Add your white wine and let it cook down with the vegetables for several minutes making sure to loosen any bits of leek that are stuck to the bottom of the pot. Now add one quart of stock, equivalent to one carton of chicken or vegetable stock plus 1/2 cup of water, cover and let simmer.
Once the soup has come to a boil you can turn it down slightly and let it cook until the carrots and potatoes are soft, approximately 20 minutes. Meanwhile chop you tarragon and dill. If you’re not a fan of either of these herbs, you could also add cilantro or parsley. Personally, I think this soup needs some green so I’d encourage you not to leave out the herbs entirely unless you’re really averse.
Once the vegetables are cooked, turn the heat off and let it stand for a few minutes to cool slightly.

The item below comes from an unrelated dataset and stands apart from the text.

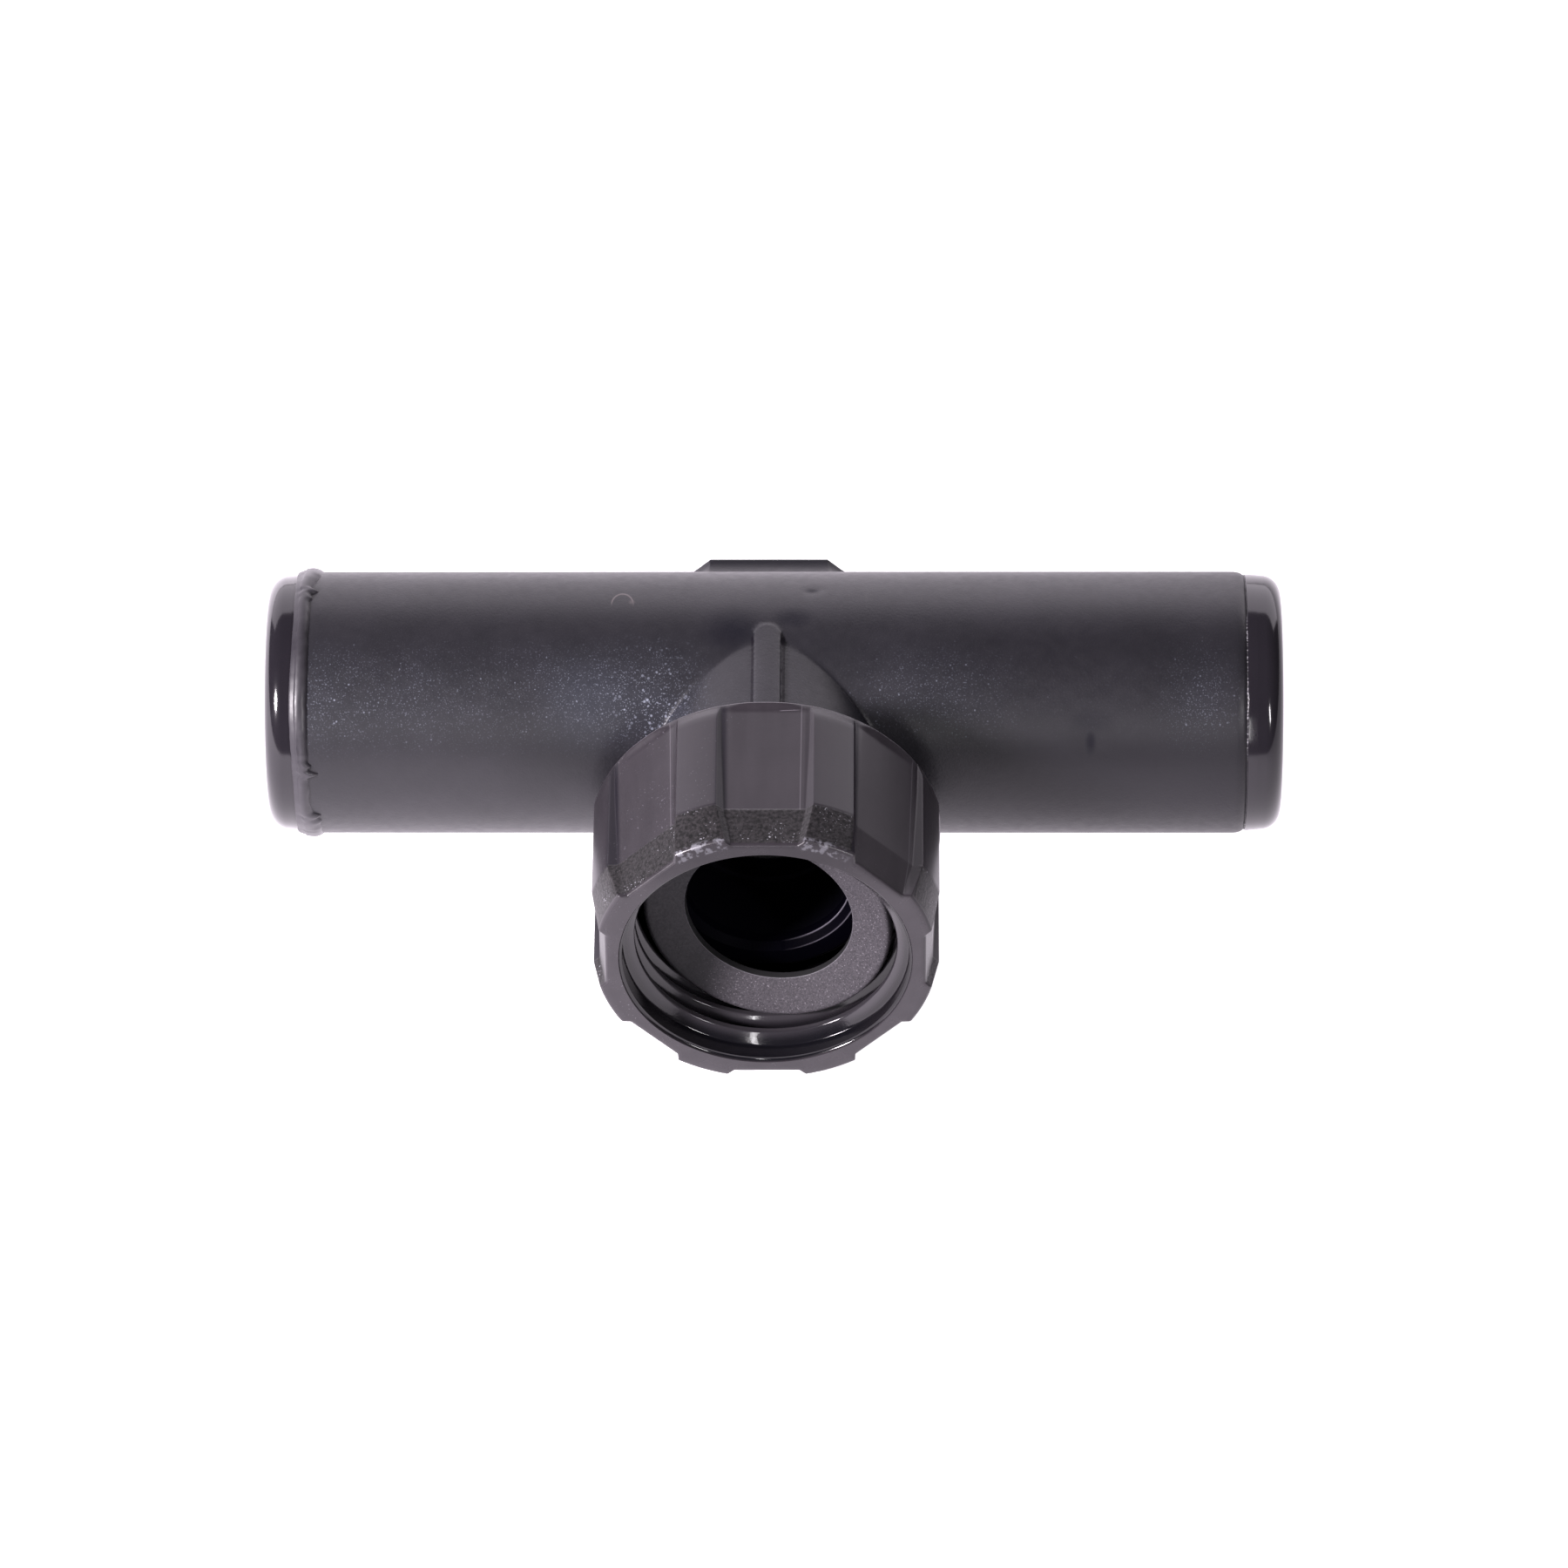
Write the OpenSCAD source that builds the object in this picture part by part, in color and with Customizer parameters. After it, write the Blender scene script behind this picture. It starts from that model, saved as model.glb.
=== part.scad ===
// Compression swivel tee for drip irrigation tubing.
// A straight run takes a length of plain tubing in each end. A branch at right
// angles carries a captive swivel nut with a 3/4 inch garden hose thread and a
// flat rubber washer. The run lies along X, the branch points along -Y and the
// origin is where the two axes cross.

/* [Run tube] */
// Outside diameter of the run
run_od = 25.4; // [24.6:0.1:26.5]
// Distance from the branch axis to the left weld joint
run_left = 45.0; // [38:0.1:60]
// Distance from the branch axis to the right weld joint
run_right = 46.25; // [38:0.05:60]
// Diameter of the passage between the tube stops
waterway_d = 16.6; // [14:0.1:17]
// Distance from the branch axis to each tube stop
tube_stop = 14.0; // [10:0.5:18]
// Diameter of the chamber that the tubing end sits in
chamber_d = 18.6; // [18.2:0.1:19.2]
// Diameter of the recess that each ring is welded into
recess_d = 21.8; // [21.6:0.1:22.6]
// Depth of that recess
recess_depth = 9.1; // [8:0.1:12]
// Height of the weld bead left standing round the left end
bead_height = 0.35; // [0.1:0.05:0.6]
// Width of the weld bead on the run
bead_width = 1.9; // [1:0.1:3]

/* [Compression rings] */
// Outside diameter of a ring's nose at its weld joint
ring_od = 24.8; // [24.0:0.1:25.2]
// Length of the nose outside the run
nose_len = 3.45; // [2.5:0.05:6]
// Rounding of the nose's outer edge
nose_round = 1.55; // [0.8:0.05:1.8]
// Diameter of the throat that squeezes the tubing
throat_d = 17.5; // [16:0.1:17.8]
// Length of the straight throat
throat_len = 3.0; // [2:0.1:4]

/* [Branch] */
// Outside diameter of the branch shoulder
shoulder_d = 24.2; // [22:0.1:24.6]
// Distance from the run axis to the end of the shoulder
shoulder_end = 16.5; // [14:0.1:16.8]
// Diameter of the neck that the nut turns on
neck_d = 19.8; // [19:0.1:20]
// Diameter of the flange that keeps the nut on
flange_d = 22.2; // [21:0.1:23]
// Distance from the run axis to the back of the flange
flange_back = 23.2; // [22:0.1:24]
// Distance from the run axis to the sealing face of the spud
spud_face = 25.4; // [25:0.1:25.6]
// Diameter of the branch passage at the sealing face
branch_bore_d = 16.0; // [14:0.1:16.4]
// Diameter of the branch passage where it meets the run
branch_port_d = 10.8; // [8:0.1:11]
// Width of the rib along the shoulder
rib_w = 2.6; // [1.5:0.1:4]
// Height of the rib above the branch axis
rib_top = 12.65; // [12.3:0.05:12.7]

/* [Back pad] */
// Distance from the run axis to the flat back of the pad
pad_back = 13.6; // [13.2:0.1:16]
// Width of the pad
pad_w = 14.9; // [10:0.1:18]
// Height of the pad
pad_h = 13.0; // [10:0.1:16]
// Size of the pad's corner chamfers
pad_corner = 1.7; // [0.5:0.1:3]

/* [Swivel nut] */
// Distance from the run axis to the back of the nut
nut_back = 17.1; // [17:0.05:17.3]
// Distance from the run axis to the front of the nut
nut_front = 35.2; // [34.5:0.1:37]
// Diameter over the back edge of the nut
nut_back_d = 33.5; // [33:0.1:36]
// Diameter over the grip ribs
nut_rib_d = 34.3; // [34:0.1:37]
// Distance across two opposite flats at the front face
nut_front_af = 30.4; // [30:0.1:31.5]
// Distance across two opposite flats where the front chamfer starts
nut_mid_af = 31.7; // [31:0.1:32.5]
// Thickness of the wall that bears on the flange
lip_t = 2.5; // [2:0.1:3]
// Diameter of the hole in that wall
lip_hole_d = 20.5; // [20.2:0.1:21]
// Root diameter of the hose thread
thread_major = 27.3; // [27:0.1:27.6]
// Crest diameter of the hose thread
thread_minor = 25.0; // [24.8:0.1:25.3]
// Thread pitch, 11.5 turns to the inch
thread_pitch = 2.209; // [2.209]
// Depth of the first thread crest behind the front face
thread_start = 2.45; // [2.2:0.05:3]

/* [Hose washer] */
// Outside diameter of the washer
washer_od = 24.0; // [23:0.1:24.2]
// Hole diameter of the washer
washer_id = 16.2; // [15.5:0.1:17]
// Thickness of the washer at its rim
washer_t = 2.4; // [2:0.1:2.5]
// Depth of the cupped front face
washer_cup = 1.2; // [0:0.1:1.4]
// Sideways tilt of the loose washer in the thread, in degrees
washer_tilt = 10.2; // [8:0.1:10.4]
// Lean of its lower edge towards the mouth, in degrees
washer_lean = 4.4; // [0:0.1:4.6]

/* [Hidden] */
$fn = 120;
eps = 0.01;
run_r = run_od / 2;
rib_crown_r = 5;
rib_end = 2.1;
n_flats = 8;
chamfer_start_flat = nut_front - 4.1;
chamfer_start_rib = nut_front - 4.4;
thread_turns = 4;
washer_front = 30.0;

// points of a circular arc, for rounded profiles
function arc(cx, cy, r, a0, a1, n = 12) =
    [for (i = [0:n]) let (a = a0 + (a1 - a0) * i / n) [cx + r * cos(a), cy + r * sin(a)]];

// +Z of the child becomes +X
module along_run() { rotate([0, 90, 0]) children(); }
// +Z of the child becomes -Y
module along_branch() { rotate([90, 0, 0]) children(); }

// ---- tee body ---------------------------------------------------------

module run_outside() {
    along_run() rotate_extrude() polygon([
        [0, -run_left], [run_r, -run_left],
        [run_r, run_right - 0.25], [run_r - 0.25, run_right], [0, run_right]]);
}

// half-round weld bead that was squeezed out round the left end
module left_bead() {
    along_run() rotate_extrude() polygon(concat(
        [[run_r - 0.4, -run_left]],
        [for (i = [0:12]) let (a = 90 * i / 12)
            [run_r + bead_height * cos(a * 1.0), -run_left + bead_width * sin(a)]],
        [[run_r - 0.4, -run_left + bead_width]]));
}

module branch_outside() {
    along_branch() {
        cylinder(d = shoulder_d, h = shoulder_end);
        cylinder(d = neck_d, h = spud_face - 0.5);
        rotate_extrude() polygon([
            [0, flange_back], [flange_d / 2, flange_back],
            [flange_d / 2, spud_face - 0.9], [flange_d / 2 - 0.9, spud_face], [0, spud_face]]);
    }
}

// crowned ribs down the top and the underside of the shoulder
module shoulder_ribs() {
    for (s = [0, 1]) mirror([0, 0, s]) intersection() {
        // the end on the run is rounded
        translate([0, 0, 8]) linear_extrude(rib_top - 8) union() {
            translate([-rib_w / 2, -shoulder_end]) square([rib_w, shoulder_end - rib_end - rib_w / 2]);
            translate([0, -rib_end - rib_w / 2]) circle(d = rib_w);
        }
        translate([0, 0, rib_top - rib_crown_r]) along_branch()
            translate([0, 0, -1]) cylinder(r = rib_crown_r, h = shoulder_end + 2);
    }
}

// chamfered pad on the back of the run, opposite the branch
module back_pad() {
    a = pad_w / 2; b = pad_h / 2; c = pad_corner;
    rotate([-90, 0, 0]) translate([0, 0, 8]) linear_extrude(pad_back - 8)
        polygon([[-a, -b + c], [-a + c, -b], [a - c, -b], [a, -b + c],
                 [a, b - c], [a - c, b], [-a + c, b], [-a, b - c]]);
}

module run_bore() {
    along_run() {
        translate([0, 0, -run_left - 1]) cylinder(d = recess_d, h = recess_depth + 1);
        translate([0, 0, -run_left]) cylinder(d = chamber_d, h = run_left - tube_stop);
        translate([0, 0, -tube_stop - 1]) cylinder(d = waterway_d, h = 2 * tube_stop + 2);
        translate([0, 0, tube_stop]) cylinder(d = chamber_d, h = run_right - tube_stop);
        translate([0, 0, run_right - recess_depth]) cylinder(d = recess_d, h = recess_depth + 1);
    }
}

module branch_bore() {
    along_branch() rotate_extrude() polygon([
        [0, 0], [branch_port_d / 2, 0], [branch_port_d / 2, 13],
        [branch_bore_d / 2 - 0.6, 14.2], [branch_bore_d / 2 - 0.6, 19.5], [branch_bore_d / 2, 19.8],
        [branch_bore_d / 2, spud_face - 0.8], [branch_bore_d / 2 + 0.9, spud_face + eps],
        [branch_bore_d / 2 + 0.9, spud_face + 1], [0, spud_face + 1]]);
}

module tee_body() {
    color([0.13, 0.13, 0.15]) difference() {
        union() {
            run_outside();
            left_bead();
            branch_outside();
            shoulder_ribs();
            back_pad();
        }
        run_bore();
        branch_bore();
    }
}

// ---- compression rings ------------------------------------------------

// A ring along +Z, with its weld joint at z = 0 and its nose pointing up.
// lip is the height of the weld bead that stands round the joint.
module ring_profile(lip) {
    r = ring_od / 2; n = nose_round; t = throat_d / 2; s = recess_d / 2 - 0.02;
    base = lip > 0
        ? [for (i = [0:8]) let (a = 90 * i / 8)
              [r - 0.05 + (run_r + lip - r) * cos(a), 0.6 * sin(a)]]
        : [[r, 0]];
    polygon(concat(
        [[s, 0]], base,
        arc(r - 0.1 - n, nose_len - n, n, 0, 90),
        arc(r - 0.1 - n - 0.35, nose_len - 0.5, 0.5, 90, 150, 5),
        [[t + 0.3, 0.8], [t, -0.4], [t, -0.4 - throat_len], [chamber_d / 2, -1.4 - throat_len],
         [chamber_d / 2, -recess_depth + 0.1], [s - 0.5, -recess_depth + 0.1], [s, -recess_depth + 0.6]]));
}

module compression_ring(lip = 0) { rotate_extrude() ring_profile(lip); }

module left_compression_ring() {
    color([0.07, 0.07, 0.08]) mirror([1, 0, 0]) translate([run_left, 0, 0])
        along_run() compression_ring(bead_height);
}

module right_compression_ring() {
    color([0.07, 0.07, 0.08]) translate([run_right, 0, 0])
        along_run() compression_ring(0);
}

// ---- swivel nut -------------------------------------------------------

// a slab whose inner face runs through (r0, z0) and (r1, z1)
module flat_cutter(r0, z0, r1, z1) {
    a = atan2(r1 - r0, z1 - z0);
    translate([r0, 0, z0]) rotate([0, a, 0]) translate([0, -9, -25]) cube([12, 18, 60]);
}

module grip_rib() {
    linear_extrude(nut_front + 1) polygon([[14.4, -3.32], [18.2, -1.5], [18.2, 1.5], [14.4, 3.32]]);
}

module nut_envelope() {
    rotate_extrude() polygon([
        [0, nut_back], [nut_back_d / 2 - 0.25, nut_back], [nut_back_d / 2, nut_back + 0.3],
        [nut_rib_d / 2, nut_back + 1.6],
        [nut_rib_d / 2, chamfer_start_rib], [nut_front_af / 2 + 1.0, nut_front], [0, nut_front]]);
}

module nut_outside() {
    intersection() {
        nut_envelope();
        union() {
            difference() {
                cylinder(d = nut_back_d, h = nut_front + 1);
                for (k = [0:n_flats - 1]) rotate([0, 0, 360 / n_flats * k]) {
                    flat_cutter(nut_back_d / 2, nut_back, nut_mid_af / 2, chamfer_start_flat);
                    flat_cutter(nut_mid_af / 2, chamfer_start_flat, nut_front_af / 2, nut_front);
                }
            }
            for (k = [0:n_flats - 1]) rotate([0, 0, 360 / n_flats * (k + 0.5)]) grip_rib();
        }
    }
}

module thread_crest(z) {
    a = thread_minor / 2; b = thread_major / 2 + 0.1; h = (b - a) * tan(30);
    translate([0, 0, z]) rotate_extrude()
        polygon([[a, -0.3], [a, 0.3], [b, 0.3 + h], [b, -0.3 - h]]);
}

module nut_cavity() {
    m = thread_major / 2; l = lip_hole_d / 2;
    rotate_extrude() polygon([
        [0, nut_back - 1], [l + 0.35, nut_back - 1], [l + 0.35, nut_back], [l, nut_back + 0.35],
        [l, nut_back + lip_t - 0.3], [l + 0.3, nut_back + lip_t],
        [m - 0.4, nut_back + lip_t], [m, nut_back + lip_t + 0.4],
        [m, nut_front - 0.3], [m + 0.25, nut_front], [m + 0.25, nut_front + 1], [0, nut_front + 1]]);
}

module swivel_nut() {
    color([0.2, 0.19, 0.2]) along_branch() {
        difference() { nut_outside(); nut_cavity(); }
        for (k = [0:thread_turns - 1]) thread_crest(nut_front - thread_start - k * thread_pitch);
    }
}

// ---- hose washer ------------------------------------------------------

// The washer is loose: one side has caught in the thread, so it lies tilted.
// Its front face is cupped, so the hole sits deeper than the rim.
module hose_washer() {
    o = washer_od / 2; i = washer_id / 2;
    color([0.24, 0.23, 0.25])
    translate([0, -washer_front, 0]) rotate([0, 0, -washer_tilt]) rotate([-washer_lean, 0, 0]) along_branch()
        rotate_extrude() polygon(concat(
            arc(i + 0.2, -washer_cup - 0.2, 0.2, 180, 108, 4),
            arc(o - 0.4, -0.4, 0.4, 108, 0, 5),
            arc(o - 0.3, -washer_t + 0.3, 0.3, 0, -90, 4),
            arc(i + 0.3, -washer_t + 0.3, 0.3, -90, -180, 4)));
}

tee_body();
left_compression_ring();
right_compression_ring();
swivel_nut();
hose_washer();
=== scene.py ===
"""Looks of the compression swivel tee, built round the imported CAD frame. Lengths in the geometry code are millimetres."""

import math

import bmesh
import bpy
import numpy as np
from mathutils import Matrix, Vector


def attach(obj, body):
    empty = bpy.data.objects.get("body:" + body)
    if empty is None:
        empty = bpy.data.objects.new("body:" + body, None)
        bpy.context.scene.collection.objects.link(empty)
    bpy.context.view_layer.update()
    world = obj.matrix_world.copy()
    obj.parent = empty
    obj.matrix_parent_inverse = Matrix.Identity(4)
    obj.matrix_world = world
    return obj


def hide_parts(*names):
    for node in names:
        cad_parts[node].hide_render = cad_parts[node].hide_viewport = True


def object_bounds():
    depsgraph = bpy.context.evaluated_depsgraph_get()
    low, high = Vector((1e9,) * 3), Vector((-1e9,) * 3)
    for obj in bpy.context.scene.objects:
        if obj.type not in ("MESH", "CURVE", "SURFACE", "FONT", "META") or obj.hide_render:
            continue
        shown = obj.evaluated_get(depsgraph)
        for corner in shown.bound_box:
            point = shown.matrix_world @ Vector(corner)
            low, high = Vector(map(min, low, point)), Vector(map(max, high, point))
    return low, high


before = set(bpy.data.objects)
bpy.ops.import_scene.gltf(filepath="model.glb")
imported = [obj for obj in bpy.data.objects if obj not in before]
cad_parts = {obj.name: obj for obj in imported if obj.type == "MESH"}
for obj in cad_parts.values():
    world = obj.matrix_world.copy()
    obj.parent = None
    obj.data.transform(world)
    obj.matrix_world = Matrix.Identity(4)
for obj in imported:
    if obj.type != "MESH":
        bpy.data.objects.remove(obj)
cad_lo, cad_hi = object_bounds()
MM = 0.001
TAU = 2 * math.pi

# ---- sizes shared with the CAD source ---------------------------------

RUN_R, RUN_L, RUN_E = 12.7, 45.0, 46.25
SHOULDER_R, SHOULDER_END = 12.1, 16.5
NECK_R, FLANGE_R, FLANGE_BACK, SPUD_FACE = 9.9, 11.1, 23.2, 25.4
NUT_BACK, NUT_FRONT = 17.1, 35.2
PITCH = 2.209
CREST_AT = 32.9  # depth of the first crest on the +X side
MAJOR_R, MINOR_R = 13.65, 12.5


# ---- mesh helpers -----------------------------------------------------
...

Then add your herbs and blend the soup using your immersion blender. If you don’t have one, pour the soup in batches into a food processor. Blend the soup partially and then add your milk. Finish blending until the soup is very smooth. At this point you haven’t added any salt so it will likely taste bland. Add some kosher salt and stir. Let the soup rest a bit, stir and taste again for salt. Be really careful about over salting. You can always add salt to individual portions. Garish with a sprig of dill and lots of black pepper.